An inventory of supplies

Knitting supplies are, in some respects, sneaky things. They come into your house when you're not looking. I mean, sure, you start out with one set of needles, and that's fine for your first project or two, but then you need needles of different sizes. And then you discover other methods of knitting, which need a whole different set of needles. And then next thing you know, you have enough pointy objects in your house to make a life-sized echidna or three.

The equipment I have at the moment:

  • A range of bamboo DPNs, 13" long, US0 - US8
  • Two handmade wood circulars, US7 and US9
  • Wood straights, US13
  • Set of Knifty Knitter round plastic looms
  • Adjustable Wonder Sock Loom sockEFG

The equipment I have somewhere in my black hole of an apartment:

  • A set of sock-weight metal DPNs
  • An echidna's worth of aluminum and plastic straights of varying sizes
  • A set of bamboo circulars, length tbd
  • A medium-gauge knitting board
  • Yarn needles

(Yarn needles are annoying little buggers. They disappear more than stitch markers do.)

Monday, March 21, 2011

Obligatory introduction post

Happy Monday, internets!

(or happy Tuesday, depending on your timezone.  Timezones are sneaky things.)

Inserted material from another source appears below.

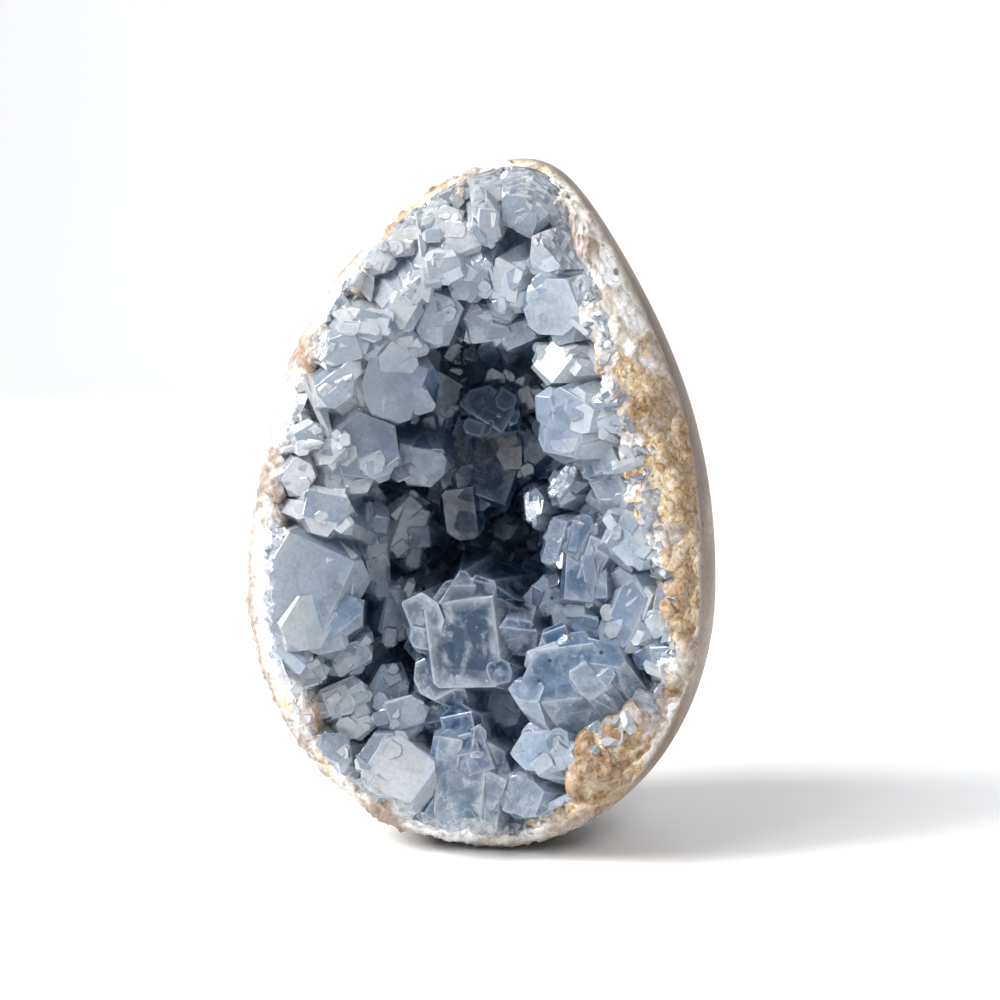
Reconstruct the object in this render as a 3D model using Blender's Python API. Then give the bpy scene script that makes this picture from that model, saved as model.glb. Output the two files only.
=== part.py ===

I started this blog because I am a knitter, and I am physically disabled, and I am not ready to let the latter keep me from the former.  Yarn is a happy thing and I'm not going to lose that!

But at the same time, I can't knit "normally".  (Of course, if you get to know enough knitters you will realize that there is no "normal" when it comes to knitting.  There are some common similarities, but everyone has individual quirks.  Mine just happen to be quirkier than some.)

So I do with knitting what I do with the rest of my life: I adapt.

And this blog is a way of chronicling those adaptations, whether or not they work.

ObDisclaimer: This is not a "how to knit" blog. It is not a "how to knit more awesomely" blog. I also do not speak for anyone but me, and sometimes not even that.